(What you are asked to do)
Write out exactly the lines from the line with "lean = Rot(resting_lean(), 0, 0)" through the line with "bpy.context.scene.collection.objects.link(empty)", both ends included, and no other line.

(Given information)
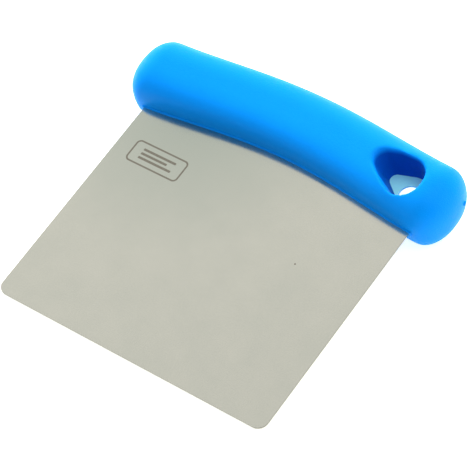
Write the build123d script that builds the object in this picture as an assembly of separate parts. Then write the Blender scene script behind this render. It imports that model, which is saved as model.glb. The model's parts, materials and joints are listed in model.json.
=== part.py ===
from build123d import *
from build123d.topology import SkipClean
import math
import os

# Bench scraper: a flat stainless plate whose upper part, the tang, is buried in a moulded
# grip. A recess in each side of the grip bares the plate again round its hanging hole.
# It is drawn flat: +X along the grip (hanging hole at +X), +Y from the working edge
# towards the grip, +Z out of the blade. X = 0 is the blade's centre line, Y = 0 the
# working edge and Z = 0 the blade's mid plane. All sizes are in millimetres.
# Before it is written it is leaned back, as it lies on a bench: on the lower arris of
# its working edge and on the grip's underside, with the origin under its middle.

# ---- blade ----
BLADE_WIDTH = 120.0
BLADE_THICKNESS = 1.0
BLADE_CORNER_RADIUS = 4.0
BLADE_EDGE_BREAK = 0.15
FACE_CLEARANCE = 0.2

# ---- tang, the part of the plate inside the grip ----
PLATE_HEIGHT = 116.0
TANG_CORNER_RADIUS = 3.0
ANCHOR_HOLE_RADIUS = 2.5
ANCHOR_HOLE_Y = 106.0
ANCHOR_HOLE_XS = [-48.0, -24.0, 0.0, 24.0]
HANGING_HOLE_RADIUS = 4.25
HANGING_HOLE_CENTRE = (51.4, 104.9)

# ---- grip, arched away from the blade and slightly waisted ----
GRIP_LENGTH = 141.8
STATION_X = 60.0
FRONT_MIDDLE_Y = 97.3
FRONT_STATION_Y = 91.9
BACK_MIDDLE_Y = 124.9
BACK_STATION_Y = 120.6
END_BULGE = 1.6
END_CORNER_RADIUS = 10.5
THICKNESS_MIDDLE = 23.0
THICKNESS_STATION = 25.0
GRIP_EDGE_RADIUS = 9.5
PROFILE_OVERRUN = 5.0

# ---- hanging recess, one in each side of the grip: the hull of three circles, (x, y, radius),
# ---- which widens from the blade's mid plane to the mouth ----
RECESS_FLOOR_CIRCLES = [(43.8, 108.2, 2.5), (51.3, 108.5, 4.4), (51.8, 104.2, 4.2)]
RECESS_MOUTH_CIRCLES = [(40.1, 108.6, 4.7), (49.7, 106.8, 7.6), (51.2, 103.3, 4.5)]
RECESS_MOUTH_HEIGHT = 11.5
RECESS_OVERRUN = 8.5
RECESS_RIM_RADIUS = 1.0


def station_arc(middle, station, reach):
    """Ends and middle of a shallow arc, symmetric about 0, through both stations."""
    rise = middle - station
    radius = (STATION_X**2 + rise**2) / (2 * rise)
    end = middle - radius + math.copysign(math.sqrt(radius**2 - reach**2), radius)
    return (-reach, end), (0, middle), (reach, end)


def grip_plan():
    """Plan of the grip: front and back arcs, shallow end arcs and round corners."""
    reach = GRIP_LENGTH / 2 - END_BULGE
    front = station_arc(FRONT_MIDDLE_Y, FRONT_STATION_Y, reach)
    back = station_arc(BACK_MIDDLE_Y, BACK_STATION_Y, reach)
    end_y = (front[2][1] + back[2][1]) / 2
    with BuildSketch() as plan:
        with BuildLine():
            ThreePointArc(*front)
            ThreePointArc(front[2], (GRIP_LENGTH / 2, end_y), back[2])
            ThreePointArc(*back)
            ThreePointArc(front[0], (-GRIP_LENGTH / 2, end_y), back[0])
        make_face()
        fillet(plan.vertices(), END_CORNER_RADIUS)
    return plan.sketch


def grip_profile():
    """Side profile of the grip: thinner in the middle, cut off well past both ends."""
    reach = GRIP_LENGTH / 2 + PROFILE_OVERRUN
    top = station_arc(THICKNESS_MIDDLE / 2, THICKNESS_STATION / 2, reach)
    bottom = [(x, -z) for x, z in top]
    with BuildSketch(Plane.XZ) as profile:
        with BuildLine():
            ThreePointArc(*top)
            Line(top[2], bottom[2])
            ThreePointArc(*bottom)
            Line(top[0], bottom[0])
        make_face()
    return profile.sketch


def grip_blank():
    """Solid grip: plan and side profile in one, with every edge round its faces rounded."""
    body = extrude(grip_plan(), THICKNESS_STATION, both=True)
    body &= extrude(grip_profile(), -2 * BACK_MIDDLE_Y)
    face_edges = [edge for edge in body.edges() if edge.geom_type != GeomType.LINE]
    return body.fillet(GRIP_EDGE_RADIUS, face_edges)


def recess_outline(height):
    """Outline of the recess at a height above the blade's mid plane, a rounded triangle."""
    share = height / RECESS_MOUTH_HEIGHT
    with BuildSketch(Plane.XY.offset(height)) as outline:
        for floor, mouth in zip(RECESS_FLOOR_CIRCLES, RECESS_MOUTH_CIRCLES):
            x, y, radius = [low + share * (high - low) for low, high in zip(floor, mouth)]
            with Locations((x, y)):
                Circle(radius)
        make_hull()
    return outline.sketch


def recess_plug():
    """The air in the upper recess, from the mid plane to well above the grip."""
    top = RECESS_MOUTH_HEIGHT + RECESS_OVERRUN
    return loft([recess_outline(0), recess_outline(top)], ruled=True)


def blade_holes():
    """Cutter for the holes in the tang: four that anchor the grip and one to hang it by."""
    with BuildSketch() as plan:
        with Locations(*[(x, ANCHOR_HOLE_Y) for x in ANCHOR_HOLE_XS]):
            Circle(ANCHOR_HOLE_RADIUS)
        with Locations(HANGING_HOLE_CENTRE):
            Circle(HANGING_HOLE_RADIUS)
    return extrude(plan.sketch, BLADE_THICKNESS, both=True)


def make_blade():
    """Flat plate with its outer arrises broken and holes in its tang.

    It is one solid, but its faces are divided just clear of the grip, so that the bare
    faces of the blade, which a plate or a magnet can lie on, are faces of their own.
    """
    with BuildSketch() as plan:
        with Locations((0, PLATE_HEIGHT / 2)):
            Rectangle(BLADE_WIDTH, PLATE_HEIGHT)
        corners = plan.vertices().group_by(Axis.Y)
        fillet(corners[0], BLADE_CORNER_RADIUS)
        fillet(corners[-1], TANG_CORNER_RADIUS)
    plate = extrude(plan.sketch, BLADE_THICKNESS / 2, both=True)
    arrises = plate.edges().group_by(Axis.Z)
    plate = chamfer(arrises[0] + arrises[-1], BLADE_EDGE_BREAK) - blade_holes()
    covered = extrude(offset(grip_plan(), FACE_CLEARANCE), BLADE_THICKNESS, both=True)
    with SkipClean():
        return (plate - covered) + (plate & covered)


def make_grip(blade):
    """Grip with both recesses, moulded over the tang, so it fills the anchor holes."""
    plug = recess_plug()
    recessed = grip_blank() - plug - mirror(plug, Plane.XY)
    reach = plug.bounding_box()
    rims = [
        edge
        for edge in recessed.edges()
        if reach.min.X < edge.center().X < reach.max.X
        and reach.min.Y < edge.center().Y < reach.max.Y
        and abs(edge.center().Z) > RECESS_MOUTH_HEIGHT - GRIP_EDGE_RADIUS / 2
    ]
    return recessed.fillet(RECESS_RIM_RADIUS, rims) - blade


def resting_lean():
    """Angle at which the blade's lower arris and the grip's lower edge lie on one plane."""
    run = FRONT_STATION_Y + GRIP_EDGE_RADIUS
    rise = GRIP_EDGE_RADIUS - (THICKNESS_STATION - BLADE_THICKNESS) / 2
    return math.degrees(math.asin(GRIP_EDGE_RADIUS / math.hypot(run, rise)) - math.atan2(rise, run))


def main():
    blade = make_blade()
    nodes = {"blade": blade, "handle_grip": make_grip(blade)}
    lean = Rot(resting_lean(), 0, 0)
    box = Compound([lean * shape for shape in nodes.values()]).bounding_box()
    place = Pos(0, -box.center().Y, -box.min.Z) * lean
    print(f"lean {resting_lean():.3f} deg, shift y {-box.center().Y:.3f}, z {-box.min.Z:.3f}")
    print(f"overall {box.size.X:.2f} x {box.size.Y:.2f} x {box.size.Z:.2f} mm")
    os.makedirs("parts", exist_ok=True)
    for name, shape in nodes.items():
        export_step(place * shape, f"parts/{name}.step")
        print(f"{name}: {shape.volume:.0f} mm3, valid {shape.is_valid}")


main()
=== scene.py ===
# %% [markdown]
# # Bench scraper
#
# A bench scraper is two things: a flat plate of satin stainless steel, and a blue plastic grip that was
# moulded round the top of that plate. The CAD model already holds both at their real size and place. This
# notebook keeps the plate, which is exact as it is, and gives it a real steel surface. The grip it builds
# again, because a moulded hand grip has a softly swelling section that simple CAD fillets only come near.

# %% Load the frame
import json
import math
import bmesh
import bpy
import numpy as np
from mathutils import Matrix, Vector


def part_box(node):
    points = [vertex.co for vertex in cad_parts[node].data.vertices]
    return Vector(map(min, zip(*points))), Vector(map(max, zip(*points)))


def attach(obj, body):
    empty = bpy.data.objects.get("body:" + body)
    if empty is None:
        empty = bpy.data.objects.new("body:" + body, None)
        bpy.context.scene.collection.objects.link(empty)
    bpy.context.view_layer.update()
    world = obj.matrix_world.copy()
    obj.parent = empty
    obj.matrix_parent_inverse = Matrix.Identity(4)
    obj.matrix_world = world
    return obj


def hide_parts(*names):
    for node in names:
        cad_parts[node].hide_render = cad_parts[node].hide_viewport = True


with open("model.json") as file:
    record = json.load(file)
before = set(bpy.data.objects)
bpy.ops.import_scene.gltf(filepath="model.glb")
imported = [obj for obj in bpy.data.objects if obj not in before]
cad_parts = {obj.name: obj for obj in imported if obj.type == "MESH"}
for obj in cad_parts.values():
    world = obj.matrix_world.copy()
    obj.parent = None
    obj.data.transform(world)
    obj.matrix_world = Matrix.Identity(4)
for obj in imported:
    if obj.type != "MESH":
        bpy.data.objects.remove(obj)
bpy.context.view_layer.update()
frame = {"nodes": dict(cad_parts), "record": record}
print("CAD nodes:", sorted(frame["nodes"]))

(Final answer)
    lean = Rot(resting_lean(), 0, 0)
    box = Compound([lean * shape for shape in nodes.values()]).bounding_box()
    place = Pos(0, -box.center().Y, -box.min.Z) * lean
    print(f"lean {resting_lean():.3f} deg, shift y {-box.center().Y:.3f}, z {-box.min.Z:.3f}")
    print(f"overall {box.size.X:.2f} x {box.size.Y:.2f} x {box.size.Z:.2f} mm")
    os.makedirs("parts", exist_ok=True)
    for name, shape in nodes.items():
        export_step(place * shape, f"parts/{name}.step")
        print(f"{name}: {shape.volume:.0f} mm3, valid {shape.is_valid}")


main()
=== scene.py ===
# %% [markdown]
# # Bench scraper
#
# A bench scraper is two things: a flat plate of satin stainless steel, and a blue plastic grip that was
# moulded round the top of that plate. The CAD model already holds both at their real size and place. This
# notebook keeps the plate, which is exact as it is, and gives it a real steel surface. The grip it builds
# again, because a moulded hand grip has a softly swelling section that simple CAD fillets only come near.

# %% Load the frame
import json
import math
import bmesh
import bpy
import numpy as np
from mathutils import Matrix, Vector


def part_box(node):
    points = [vertex.co for vertex in cad_parts[node].data.vertices]
    return Vector(map(min, zip(*points))), Vector(map(max, zip(*points)))


def attach(obj, body):
    empty = bpy.data.objects.get("body:" + body)
    if empty is None:
        empty = bpy.data.objects.new("body:" + body, None)
        bpy.context.scene.collection.objects.link(empty)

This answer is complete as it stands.